As I’ve argued previously, there is good reason to believe that increasing voter turnout among the poor and middle class will shift policy in their favor. For example, in a 2013 study, Loyola University’s Vincent Mahler found that voter turnout and class gaps both affect income redistribution.
Voter turnout, of course, will not entirely solve the problem of differential representation, but it can begin to alleviate it. When turnout is in the low 40s, as it is for many U.S. elections, politicians have no reason to fear losing their seat by only representing the donor class. By contrast, with mass participation, ignoring the desires of the public could cost a representative his seat. Using American National Election Studies data, Syracuse University political scientist Spencer Piston ran a unique analysis for Al Jazeera America. His data show that in terms of median income, the median non-voter is far poorer than the median voter — $32,500 per year compared with $57,500.
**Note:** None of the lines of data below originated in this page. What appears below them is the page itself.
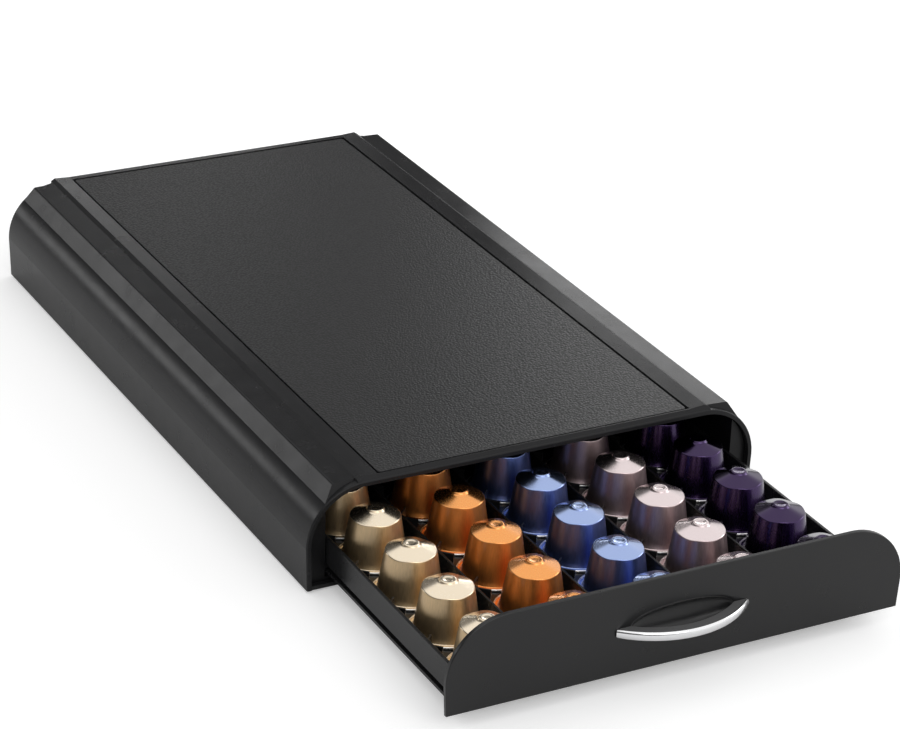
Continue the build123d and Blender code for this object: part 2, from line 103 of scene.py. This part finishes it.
# %% Helpers for node trees
def feed(tree, socket, value):
    """Links a socket to another one, or writes a value in it; a colour gets its alpha."""
    if isinstance(value, bpy.types.NodeSocket):
        tree.links.new(value, socket)
    elif socket.type == "RGBA":
        socket.default_value = (*value, 1)
    else:
        socket.default_value = value


def add_node(tree, kind, inputs, **settings):
    """A new node with its settings made and its inputs fed."""
    node = tree.nodes.new(kind)
    for name, value in settings.items():
        setattr(node, name, value)
    for name, value in inputs.items():
        feed(tree, node.inputs[name], value)
    return node


def spread(tree, value, low, high, from_low=0.3, from_high=0.7, course="LINEAR"):
    """Carries one range of values over to another, by default the one that noise keeps to."""
    node = add_node(tree, "ShaderNodeMapRange", {
        "Value": value, "From Min": from_low, "From Max": from_high,
        "To Min": low, "To Max": high}, interpolation_type=course)
    return node.outputs["Result"]


def product(tree, first, second):
    """One number times another."""
    node = add_node(tree, "ShaderNodeMath", {0: first, 1: second}, operation="MULTIPLY")
    return node.outputs[0]


print("node helpers ready")

# %% [markdown]
# Light
# Black plastic and metal are seen mostly by what they reflect. Here that is a studio: a white
# table, a bright ceiling, a bright wall on the right and dim walls elsewhere. It gives each
# capsule a light crown, one light flank and one dark one. A dark card stands behind, where the
# flat top is mirrored, and keeps the top black. The world is that room for reflections, an even
# light for everything else, and plain white to the camera, so the background is clean without
# more light on the object.

# %% World
even_light = 0.72
dim_wall = 0.10
bright_wall = 1.10
towards_bright = Vector((0.45, -0.20, 1.0))
dim_until, bright_from = 0.16, 0.48
card_direction = Vector((0.40, 0.80, 0.46)).normalized()
card_edge, card_middle = 0.935, 0.98
card_black = 0.12
plain_white = 1.0

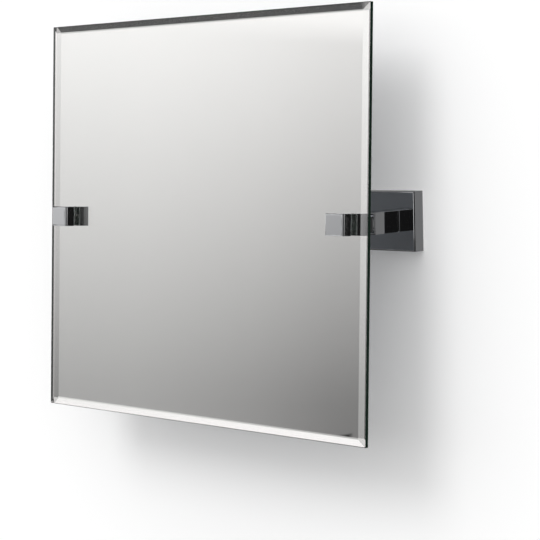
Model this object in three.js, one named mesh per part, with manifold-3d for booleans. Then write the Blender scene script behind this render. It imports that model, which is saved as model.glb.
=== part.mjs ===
// Pivot wall mirror: a bevelled pane held at mid-height by two square clamps, each on a friction
// hinge at the end of a square arm that stands on its own square wall plate.
//
// Frame, in millimetres: the origin lies on the wall, midway between the two wall plates and level
// with the hinges. +X runs to the viewer's right, +Y into the wall, +Z up.
// "out" is the distance that a face stands out from the wall, so its Y is minus that distance.
// Everything is laid out with the mirror vertical, and what the hinges carry is then tilted.

import * as THREE from "three";
import { mergeVertices } from "three/addons/utils/BufferGeometryUtils.js";
import Module from "manifold-3d";

// ---------------------------------------------------------------- driving dimensions

// The mirror's tilt about its hinges, in degrees: below zero, its top leans towards the wall.
const REST_TILT = -3;

// Glass
const GLASS_WIDTH = 420;
const GLASS_HEIGHT = 400;
const GLASS_THICKNESS = 6;
const BEVEL_WIDTH = 7;
const BEVEL_DROP = 1.55;
const EDGE_ARRIS = 0.4;
const SILVER_THICKNESS = 0.2;
const SILVER_MARGIN = 0.5;
const CLAMP_INSET = 27;

// Square bar that the arms and the clamps are cut from
const BAR_SIZE = 20.4;

// Glass clamps
const FRONT_BLOCK_DEPTH = 9.8;
const FRONT_BLOCK_FLOOR = 3;
const CAP_THICKNESS = 2.9;
const CAP_CHAMFER = 1.1;
const SEAM_CHAMFER = 0.45;
const CAP_SPIGOT_LENGTH = 1.3;
const CAP_SPIGOT_CLEARANCE = 0.2;
const PAD_THICKNESS = 1;
const PAD_MARGIN = 0.5;
const BUSH_WALL = 2.4;
const BUSH_CLEARANCE = 0.3;
const BUSH_END_GAP = 0.2;
const CLAMP_SCREW_RADIUS = 3;
const CLAMP_HEAD_RADIUS = 5;
const CLAMP_HEAD_HEIGHT = 5;
const CLAMP_HEAD_CLEARANCE = 0.5;
const CLAMP_THREAD_LENGTH = 7.5;

// Hinge
const CHEEK_RADIUS = 8.2;
const CHEEK_WIDTH = 5;
const CHEEK_TO_ARM_GAP = 1.3;
const TONGUE_RADIUS = 7.5;
const TONGUE_TIP_GAP = 1;
const FORK_WEB = 9;
const FORK_SHOULDER_LENGTH = 11.5;
const FRICTION_WASHER_THICKNESS = 0.5;
const HINGE_SIDE_CLEARANCE = 0.1;
const PIVOT_RADIUS = 3;
const PIVOT_CLEARANCE = 0.15;
const PIVOT_HEAD_RADIUS = 4.6;
const PIVOT_HEAD_HEIGHT = 2.4;
const PIVOT_HEAD_RECESS = 0.2;
const PIVOT_HEAD_CLEARANCE = 0.3;
const PIVOT_THREAD_LENGTH = 3.4;
const SPRING_WASHER_THICKNESS = 0.7;

// Arm
const ARM_LENGTH = 37.5;
const ARM_CHAMFER = 1.2;
const STUD_RADIUS = 4;
const STUD_LENGTH = 12;
const ARM_SCREW_RADIUS = 3;
const ARM_SCREW_LENGTH = 15;
const ARM_SCREW_HEAD_RADIUS = 5.6;
const ARM_SCREW_HEAD_HEIGHT = 2.6;

// Wall plate
const PLATE_SIZE = 56.5;
const PLATE_DEPTH = 14;
const PLATE_WALL = 4.2;
const PLATE_FACE = 3.6;
const PLATE_CHAMFER = 1.2;
const PLATE_WALL_GAP = 0.3;
const BRACKET_THICKNESS = 9;
const BRACKET_CLEARANCE = 0.3;
const WALL_SCREW_EDGE = 9.75;
const WALL_SCREW_RADIUS = 2.4;
const WALL_SCREW_HEAD_RADIUS = 4.7;
const WALL_SCREW_HEAD_HEIGHT = 2.6;
const WALL_SCREW_SINK = 0.4;
const GRUB_RADIUS = 2.5;
const GRUB_SINK = 0.6;
const GRUB_DIMPLE = 1.2;

// Between faces that are pressed together in the tilted half
const SEAT_GAP = 0.1;

// Shared by all screws
const THREAD_CLEARANCE = 0.1;
const SHANK_CLEARANCE = 0.3;
const HOLE_END_GAP = 1;
const TIP_CHAMFER = 0.5;
const HEX_SHARE = 0.52;
const RECESS_DEPTH_SHARE = 0.5;
const CROSS_LENGTH_SHARE = 1.15;
const CROSS_WIDTH_SHARE = 0.24;

// Facets on round pieces
const ROUND_SEGMENTS = 32;
const HEX_SEGMENTS = 6;
const CUT_THROUGH = 2;

// ---------------------------------------------------------------- stations, out from the wall

const plateFront = PLATE_DEPTH;
const plateCeiling = plateFront - PLATE_FACE;
const armEnd = plateFront + ARM_LENGTH;
const pivotOut = armEnd + CHEEK_TO_ARM_GAP + CHEEK_RADIUS;
const slotFloor = pivotOut + TONGUE_RADIUS + TONGUE_TIP_GAP;
const rearBlockFront = slotFloor + FORK_WEB;
const rearPadBack = rearBlockFront + SEAT_GAP;
const silverBack = rearPadBack + PAD_THICKNESS + SEAT_GAP;
const glassBack = silverBack + SILVER_THICKNESS + SEAT_GAP;
const glassFront = glassBack + GLASS_THICKNESS;
const frontPadBack = glassFront + SEAT_GAP;
const frontBlockBack = frontPadBack + PAD_THICKNESS + SEAT_GAP;
const clampHeadSeat = frontBlockBack + FRONT_BLOCK_FLOOR;
const frontBlockFront = frontBlockBack + FRONT_BLOCK_DEPTH;
const capBack = frontBlockFront + SEAT_GAP;
const capFront = capBack + CAP_THICKNESS;

const pivotX = GLASS_WIDTH / 2 - CLAMP_INSET;
const slotWidth = BAR_SIZE - 2 * CHEEK_WIDTH;
const washerGap = FRICTION_WASHER_THICKNESS + 2 * HINGE_SIDE_CLEARANCE;
const tongueWidth = slotWidth - 2 * washerGap;
const clampHoleRadius = CLAMP_SCREW_RADIUS + SHANK_CLEARANCE;
const counterboreRadius = CLAMP_HEAD_RADIUS + CLAMP_HEAD_CLEARANCE;
const bushRadius = clampHoleRadius + BUSH_WALL;
const glassHoleRadius = bushRadius + BUSH_CLEARANCE;
const pivotHoleRadius = PIVOT_RADIUS + PIVOT_CLEARANCE;
const cavitySize = PLATE_SIZE - 2 * PLATE_WALL;
const bracketSize = cavitySize - 2 * BRACKET_CLEARANCE;
const wallScrewHeight = bracketSize / 2 - WALL_SCREW_EDGE;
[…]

“Preferences of those with money are more likely to influence policy than the preferences of those without money, in no small part because the wealthy engage more in the political process,” Piston told me. “They vote more often, they donate more money, and they are in closer contact with public officials.” These data also understate the wealth of the donor class, since they include all donors. But the megadonors are increasing influential: the richest .01 percent of donors (25,000 people) were responsible for 42 percent of donations in 2012.
So while voting will partially alleviate political inequality, we also need campaign-finance reforms such as public financing and more robust disclosure rules. Lobbying reforms and limits on campaign contributions have a proven track record at the state level.
On the whole, there is a strong evidence to suspect that representative democracy is not compatible with deep economic inequality. The American Founding Fathers, classic progressives such as Presidents Theodore and Franklin Roosevelt and commentators such as economist Thomas Piketty are right to worry about how inequality undermines democracy. As FDR warned, “Government by organized money is just as dangerous as government by organized mob.”